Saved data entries

================

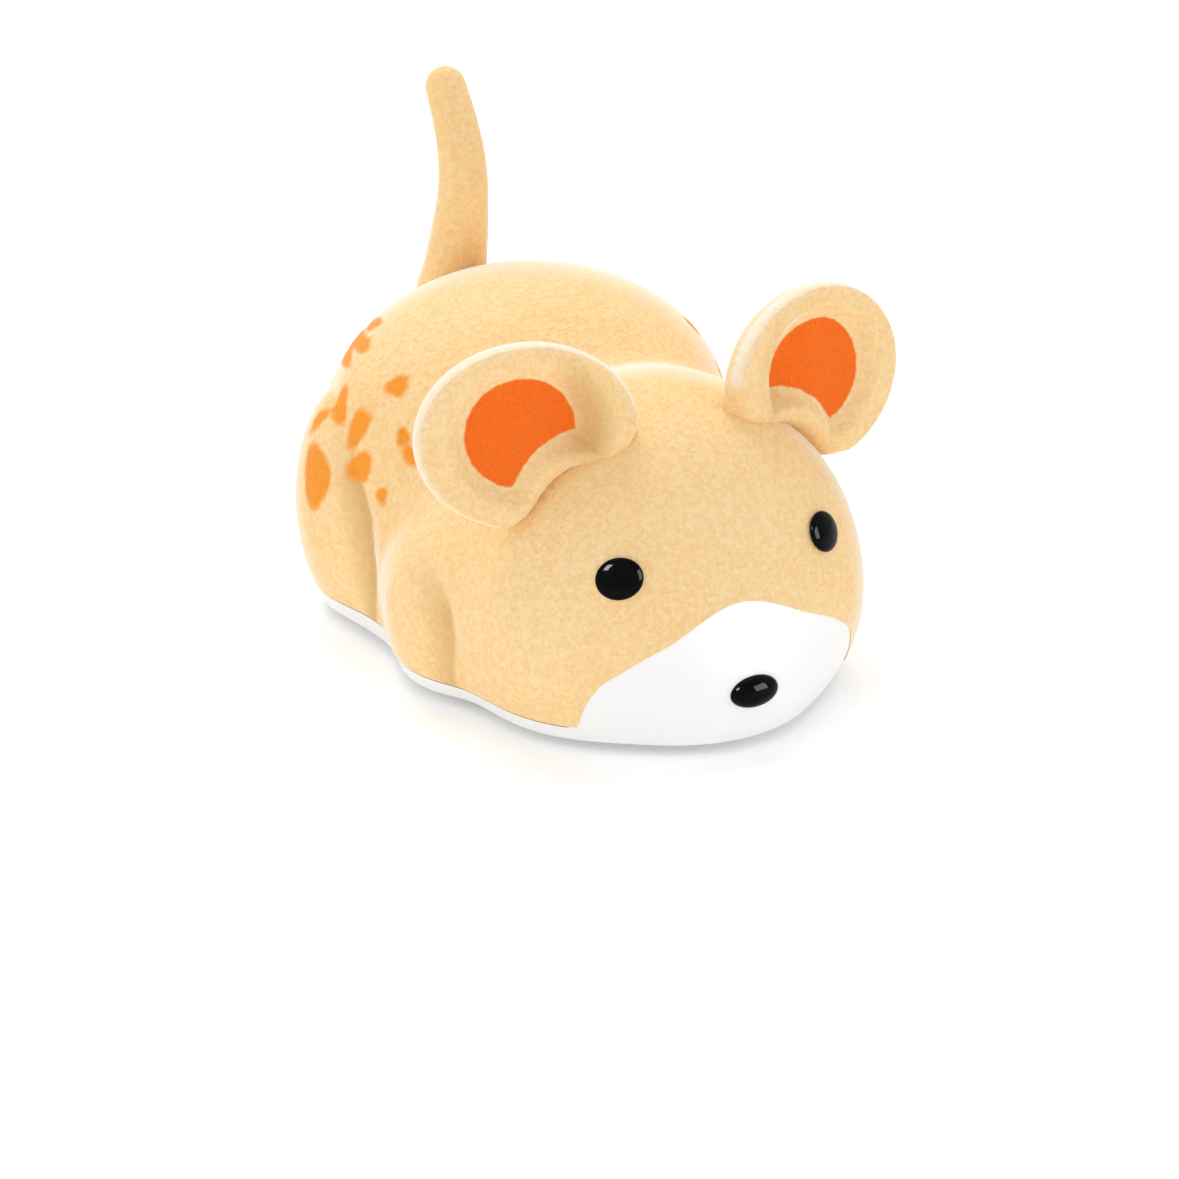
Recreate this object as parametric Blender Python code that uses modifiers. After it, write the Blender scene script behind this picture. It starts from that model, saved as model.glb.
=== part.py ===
"""Robotic mouse cat toy: a flocked two-shell mouse on a geared two-wheel drive.

Axes: +Z is up, the snout points along -Y and the mouse's left side is +X.
The origin is on the floor below the middle of the toy's length. Lengths are in metres.
"""
import math

import bmesh
import bpy
import numpy as np
from mathutils import Matrix, Vector

# Fits
CLEARANCE = 0.0003
FIT = 0.00015
OVERRUN = 0.002

# Moulded body form: a body, head, belly, snout, two haunches and two paws blended together
BLEND = 0.001
CORE_Y = 0.0005
CORE_Z = 0.009
BODY_HALF_WIDTH = 0.0176
BODY_HALF_LENGTH = 0.0161
BODY_HALF_HEIGHT = 0.0129
BODY_Y = 0.0112
BODY_Z = 0.0159
BODY_SKIRT = 0.060
HEAD_HALF_WIDTH = 0.0179
HEAD_HALF_LENGTH = 0.0155
HEAD_HALF_HEIGHT = 0.0187
HEAD_Y = -0.0095
HEAD_Z = 0.0077
HEAD_SKIRT = 0.0150
SNOUT_HALF_WIDTH = 0.0100
SNOUT_HALF_LENGTH = 0.0081
SNOUT_HALF_HEIGHT = 0.0070
SNOUT_Y = -0.0191
SNOUT_Z = 0.0052
SNOUT_SKIRT = 0.0090
HAUNCH_HALF_WIDTH = 0.0035
HAUNCH_HALF_LENGTH = 0.0060
HAUNCH_HALF_HEIGHT = 0.0085
HAUNCH_SKIRT = 0.0088
HAUNCH_INSET = 0.0012
HAUNCH_PLACE_SHARE = 0.1553
HAUNCH_Z = 0.0096
BELLY_HALF_WIDTH = 0.0169
BELLY_HALF_LENGTH = 0.0120
BELLY_HALF_HEIGHT = 0.0150
BELLY_Y = 0.0025
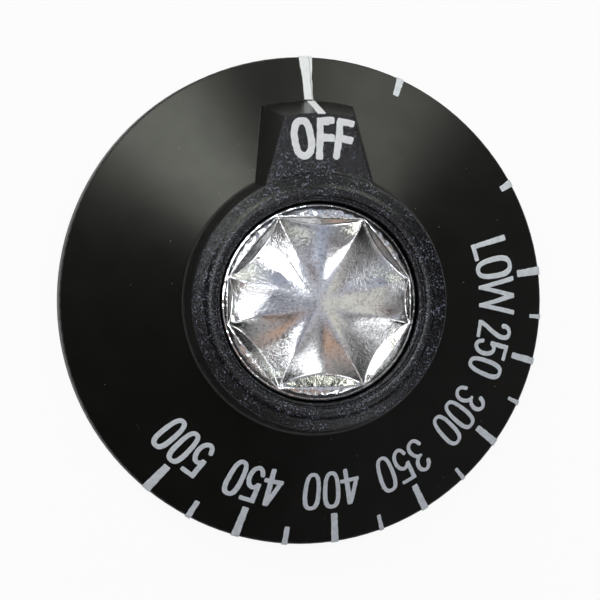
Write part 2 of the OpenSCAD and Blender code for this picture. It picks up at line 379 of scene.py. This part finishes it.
def index_tail(material):
    """The brush's run-out up the block's outer end and just over its top edge. x across, y up the end."""
    foot_z = 7.45
    climb = POINTER_H - foot_z

    def field(x, y):
        path = [(0.45, 0.0), (0.42, 3.0), (0.34, 6.5), (0.26, climb + 0.1)]
        line = stroke(curve(path), 1.0)(x, y) + 0.05 * smooth_noise(x, y * 0.5, 0.5, 12)
        return np.maximum(line, y - climb - 0.12)

    def surface(x, y, h):
        over = np.clip(y - climb, 0, None)
        z = foot_z + np.minimum(y, climb)
        r = POINTER_R + (POINTER_H - z) * END_DRAFT
        yy = np.sqrt(r * r - x * x)
        return x, np.where(over > 0, yy - over + h * 0.3, yy + h), z + np.where(over > 0, h, h * 0.2)
    points, faces = filled(field, (-0.4, 1.6, 0.0, climb + 0.8), 0.08, surface, PRINT_H, PAINT_FOOT)
    return new_piece("index_tail", points, faces, material)


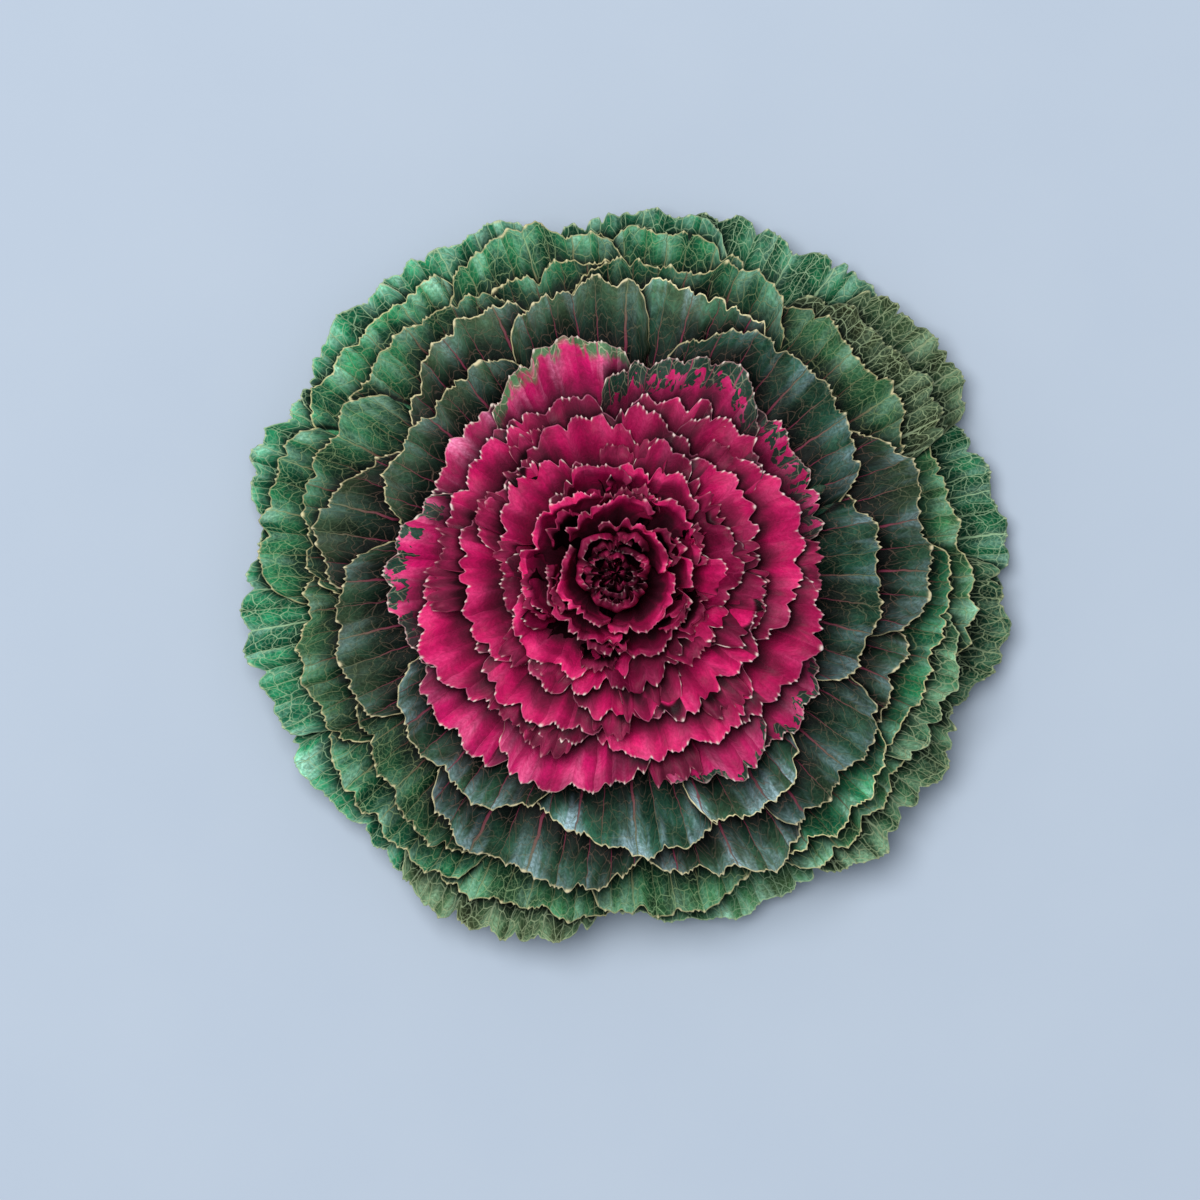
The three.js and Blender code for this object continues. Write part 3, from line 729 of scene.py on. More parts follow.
        thin = smooth_step(0, 12, self.inset)
        half = (MARGIN_THICKNESS + (BLADE_THICKNESS - MARGIN_THICKNESS) * thin) / 2
        half = half + 0.7 * style.bead * tip * np.exp(-self.inset / 0.9)
        under = half + self.rib(angle, radius)

        def placed(off: np.ndarray) -> np.ndarray:
            """Points moved off the middle surface, along its normal, by off millimetres.

            Args:
                off: How far each point of the grid is moved.

            Returns:
                The moved points.
            """
            reach = outward - off * np.sin(slope)
            return np.stack([
                reach * np.cos(angle), reach * np.sin(angle), height + off * np.cos(slope),
            ], axis=-1)

        lower, upper = placed(-under), placed(half)
        middle = placed(np.zeros_like(half))
        bulge = 0.25 + style.bead * tip
        edge_reach = outward[-1] + bulge * np.cos(slope[-1])
        edge = np.stack([
            edge_reach * np.cos(angle[-1]), edge_reach * np.sin(angle[-1]),
            height[-1] + bulge * np.sin(slope[-1]),
        ], axis=-1)
        points = np.concatenate([lower, edge[None], upper[::-1]])

        steps = np.linalg.norm(np.diff(middle, axis=0), axis=-1)
        inward = np.concatenate([np.cumsum(steps[::-1], axis=0)[::-1], steps[:1] * 0])
        lean = np.gradient(self.margin, self.arc)
        from_edge = inward / np.sqrt(1 + lean ** 2)
        if row.kind in GREEN_KINDS:
            beside = (1 - np.abs(self.across)) * self.span * spread * radius
            from_edge = np.minimum(from_edge, beside)
        turn = np.linspace(0, TAU, TURN_STEPS + 1)
        # How far each point lies beyond the margins of the leaves above; the finish paints shade by
        # it.
        clear = radius - np.interp(angle % TAU, turn, cover)
        offsets = np.random.default_rng(self.seed + 9).uniform(0.06, 0.8, 2)
        plan = np.stack([
            np.broadcast_to(self.arc * MM + offsets[0], inward.shape),
            (inward[:1].mean() - inward) * MM + offsets[1],
        ], axis=-1)

        def wrapped(grid: np.ndarray) -> np.ndarray:
            """A value of the grid for the lower face, the edge and the upper face."""
            return np.concatenate([grid, grid[-1:], grid[::-1]]).reshape(-1)

        ones = np.ones_like(inward)
        values = {
            "edge_mm": wrapped(from_edge + INNER_RIM_HIDDEN * (1 - self.beads)),
            "inward_mm": wrapped(inward * (1 + CUP_SHADE * profile.cup)),
            "fold": wrapped((self.fold_phase() + 20) * ones),
            "tip": wrapped(tip * self.beads * np.exp(-(self.inset / 0.6) ** 2)),
            "crest": wrapped(lift / style.ruffle_height),
            "clear_mm": wrapped(clear),
            "tone": wrapped(row.tone * ones),
            "olive": wrapped(row.olive * ones),
            "wax_and_sheen": wrapped(row.wax_and_sheen * ones),
            "blotch_mm": wrapped(row.blotch * ones),
            "blotch_light": wrapped(row.blotch_light * ones),
        }
        wrapped_plan = np.concatenate([plan, plan[-1:], plan[::-1]]).reshape(-1, 2)
        quads, triangles = self.faces(len(self.along), len(self.across))
        return Shell(points.reshape(-1, 3), quads, triangles, wrapped_plan, values)

    @staticmethod
    def faces(rows: int, columns: int) -> tuple[np.ndarray, np.ndarray]:
        """The faces of a blade's grid.

        Args:
            rows: Rows on each face of the blade.
            columns: Columns across it.

        Returns:
            Quads and triangles, as rows of corner numbers, that face outwards.
        """
        loop = 2 * rows + 1
        number = np.arange(loop * columns).reshape(loop, columns)
        after = np.roll(number, -1, axis=0)
        skin = np.stack([number[:, :-1], number[:, 1:], after[:, 1:], after[:, :-1]], axis=-1)
        low, high = number[:rows], number[::-1][:rows]
        first = np.stack([low[:-1, 0], low[1:, 0], high[1:, 0], high[:-1, 0]], axis=-1)
        last = np.stack([low[:-1, -1], high[:-1, -1], high[1:, -1], low[1:, -1]], axis=-1)
        ends = np.array([
            [low[-1, 0], number[rows, 0], high[-1, 0]],
            [low[-1, -1], high[-1, -1], number[rows, -1]],
        ])
        return np.concatenate([skin.reshape(-1, 4), first, last]), ends


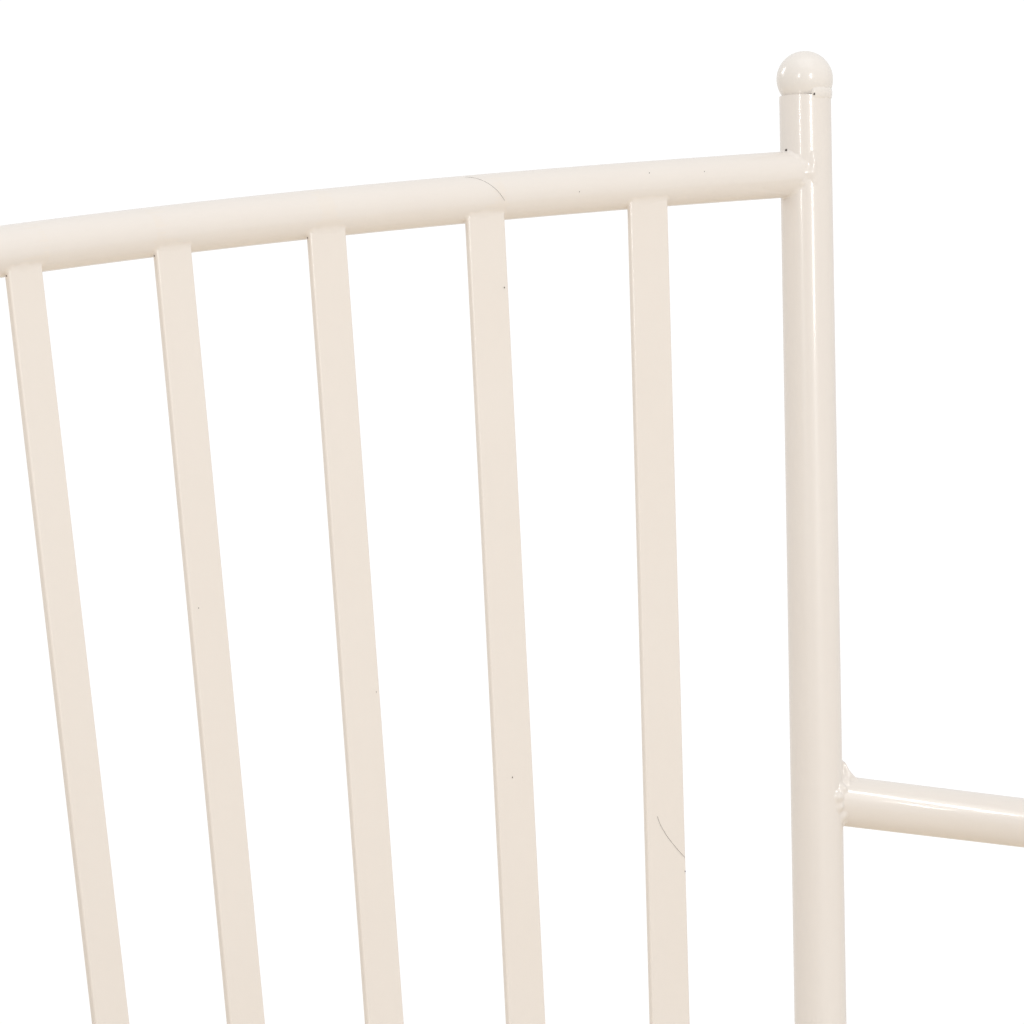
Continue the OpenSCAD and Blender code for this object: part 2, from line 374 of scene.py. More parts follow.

================

## Short exercise
Transcribe all the lines above exactly, apart from the pictures.

## Response for this exercise
Recreate this object as parametric Blender Python code that uses modifiers. After it, write the Blender scene script behind this picture. It starts from that model, saved as model.glb.
=== part.py ===
"""Robotic mouse cat toy: a flocked two-shell mouse on a geared two-wheel drive.

Axes: +Z is up, the snout points along -Y and the mouse's left side is +X.
The origin is on the floor below the middle of the toy's length. Lengths are in metres.
"""
import math

import bmesh
import bpy
import numpy as np
from mathutils import Matrix, Vector

# Fits
CLEARANCE = 0.0003
FIT = 0.00015
OVERRUN = 0.002

# Moulded body form: a body, head, belly, snout, two haunches and two paws blended together
BLEND = 0.001
CORE_Y = 0.0005
CORE_Z = 0.009
BODY_HALF_WIDTH = 0.0176
BODY_HALF_LENGTH = 0.0161
BODY_HALF_HEIGHT = 0.0129
BODY_Y = 0.0112
BODY_Z = 0.0159
BODY_SKIRT = 0.060
HEAD_HALF_WIDTH = 0.0179
HEAD_HALF_LENGTH = 0.0155
HEAD_HALF_HEIGHT = 0.0187
HEAD_Y = -0.0095
HEAD_Z = 0.0077
HEAD_SKIRT = 0.0150
SNOUT_HALF_WIDTH = 0.0100
SNOUT_HALF_LENGTH = 0.0081
SNOUT_HALF_HEIGHT = 0.0070
SNOUT_Y = -0.0191
SNOUT_Z = 0.0052
SNOUT_SKIRT = 0.0090
HAUNCH_HALF_WIDTH = 0.0035
HAUNCH_HALF_LENGTH = 0.0060
HAUNCH_HALF_HEIGHT = 0.0085
HAUNCH_SKIRT = 0.0088
HAUNCH_INSET = 0.0012
HAUNCH_PLACE_SHARE = 0.1553
HAUNCH_Z = 0.0096
BELLY_HALF_WIDTH = 0.0169
BELLY_HALF_LENGTH = 0.0120
BELLY_HALF_HEIGHT = 0.0150
BELLY_Y = 0.0025
Write part 2 of the OpenSCAD and Blender code for this picture. It picks up at line 379 of scene.py. This part finishes it.
def index_tail(material):
    """The brush's run-out up the block's outer end and just over its top edge. x across, y up the end."""
    foot_z = 7.45
    climb = POINTER_H - foot_z

    def field(x, y):
        path = [(0.45, 0.0), (0.42, 3.0), (0.34, 6.5), (0.26, climb + 0.1)]
        line = stroke(curve(path), 1.0)(x, y) + 0.05 * smooth_noise(x, y * 0.5, 0.5, 12)
        return np.maximum(line, y - climb - 0.12)

    def surface(x, y, h):
        over = np.clip(y - climb, 0, None)
        z = foot_z + np.minimum(y, climb)
        r = POINTER_R + (POINTER_H - z) * END_DRAFT
        yy = np.sqrt(r * r - x * x)
        return x, np.where(over > 0, yy - over + h * 0.3, yy + h), z + np.where(over > 0, h, h * 0.2)
    points, faces = filled(field, (-0.4, 1.6, 0.0, climb + 0.8), 0.08, surface, PRINT_H, PAINT_FOOT)
    return new_piece("index_tail", points, faces, material)


The three.js and Blender code for this object continues. Write part 3, from line 729 of scene.py on. More parts follow.
        thin = smooth_step(0, 12, self.inset)
        half = (MARGIN_THICKNESS + (BLADE_THICKNESS - MARGIN_THICKNESS) * thin) / 2
        half = half + 0.7 * style.bead * tip * np.exp(-self.inset / 0.9)
        under = half + self.rib(angle, radius)

        def placed(off: np.ndarray) -> np.ndarray:
            """Points moved off the middle surface, along its normal, by off millimetres.

            Args:
                off: How far each point of the grid is moved.

            Returns:
                The moved points.
            """
            reach = outward - off * np.sin(slope)
            return np.stack([
                reach * np.cos(angle), reach * np.sin(angle), height + off * np.cos(slope),
            ], axis=-1)

        lower, upper = placed(-under), placed(half)
        middle = placed(np.zeros_like(half))
        bulge = 0.25 + style.bead * tip
        edge_reach = outward[-1] + bulge * np.cos(slope[-1])
        edge = np.stack([
            edge_reach * np.cos(angle[-1]), edge_reach * np.sin(angle[-1]),
            height[-1] + bulge * np.sin(slope[-1]),
        ], axis=-1)
        points = np.concatenate([lower, edge[None], upper[::-1]])

        steps = np.linalg.norm(np.diff(middle, axis=0), axis=-1)
        inward = np.concatenate([np.cumsum(steps[::-1], axis=0)[::-1], steps[:1] * 0])
        lean = np.gradient(self.margin, self.arc)
        from_edge = inward / np.sqrt(1 + lean ** 2)
        if row.kind in GREEN_KINDS:
            beside = (1 - np.abs(self.across)) * self.span * spread * radius
            from_edge = np.minimum(from_edge, beside)
        turn = np.linspace(0, TAU, TURN_STEPS + 1)
        # How far each point lies beyond the margins of the leaves above; the finish paints shade by
        # it.
        clear = radius - np.interp(angle % TAU, turn, cover)
        offsets = np.random.default_rng(self.seed + 9).uniform(0.06, 0.8, 2)
        plan = np.stack([
            np.broadcast_to(self.arc * MM + offsets[0], inward.shape),
            (inward[:1].mean() - inward) * MM + offsets[1],
        ], axis=-1)

        def wrapped(grid: np.ndarray) -> np.ndarray:
            """A value of the grid for the lower face, the edge and the upper face."""
            return np.concatenate([grid, grid[-1:], grid[::-1]]).reshape(-1)

        ones = np.ones_like(inward)
        values = {
            "edge_mm": wrapped(from_edge + INNER_RIM_HIDDEN * (1 - self.beads)),
            "inward_mm": wrapped(inward * (1 + CUP_SHADE * profile.cup)),
            "fold": wrapped((self.fold_phase() + 20) * ones),
            "tip": wrapped(tip * self.beads * np.exp(-(self.inset / 0.6) ** 2)),
            "crest": wrapped(lift / style.ruffle_height),
            "clear_mm": wrapped(clear),
            "tone": wrapped(row.tone * ones),
            "olive": wrapped(row.olive * ones),
            "wax_and_sheen": wrapped(row.wax_and_sheen * ones),
            "blotch_mm": wrapped(row.blotch * ones),
            "blotch_light": wrapped(row.blotch_light * ones),
        }
        wrapped_plan = np.concatenate([plan, plan[-1:], plan[::-1]]).reshape(-1, 2)
        quads, triangles = self.faces(len(self.along), len(self.across))
        return Shell(points.reshape(-1, 3), quads, triangles, wrapped_plan, values)

    @staticmethod
    def faces(rows: int, columns: int) -> tuple[np.ndarray, np.ndarray]:
        """The faces of a blade's grid.

        Args:
            rows: Rows on each face of the blade.
            columns: Columns across it.

        Returns:
            Quads and triangles, as rows of corner numbers, that face outwards.
        """
        loop = 2 * rows + 1
        number = np.arange(loop * columns).reshape(loop, columns)
        after = np.roll(number, -1, axis=0)
        skin = np.stack([number[:, :-1], number[:, 1:], after[:, 1:], after[:, :-1]], axis=-1)
        low, high = number[:rows], number[::-1][:rows]
        first = np.stack([low[:-1, 0], low[1:, 0], high[1:, 0], high[:-1, 0]], axis=-1)
        last = np.stack([low[:-1, -1], high[:-1, -1], high[1:, -1], low[1:, -1]], axis=-1)
        ends = np.array([
            [low[-1, 0], number[rows, 0], high[-1, 0]],
            [low[-1, -1], high[-1, -1], number[rows, -1]],
        ])
        return np.concatenate([skin.reshape(-1, 4), first, last]), ends


Continue the OpenSCAD and Blender code for this object: part 2, from line 374 of scene.py. More parts follow.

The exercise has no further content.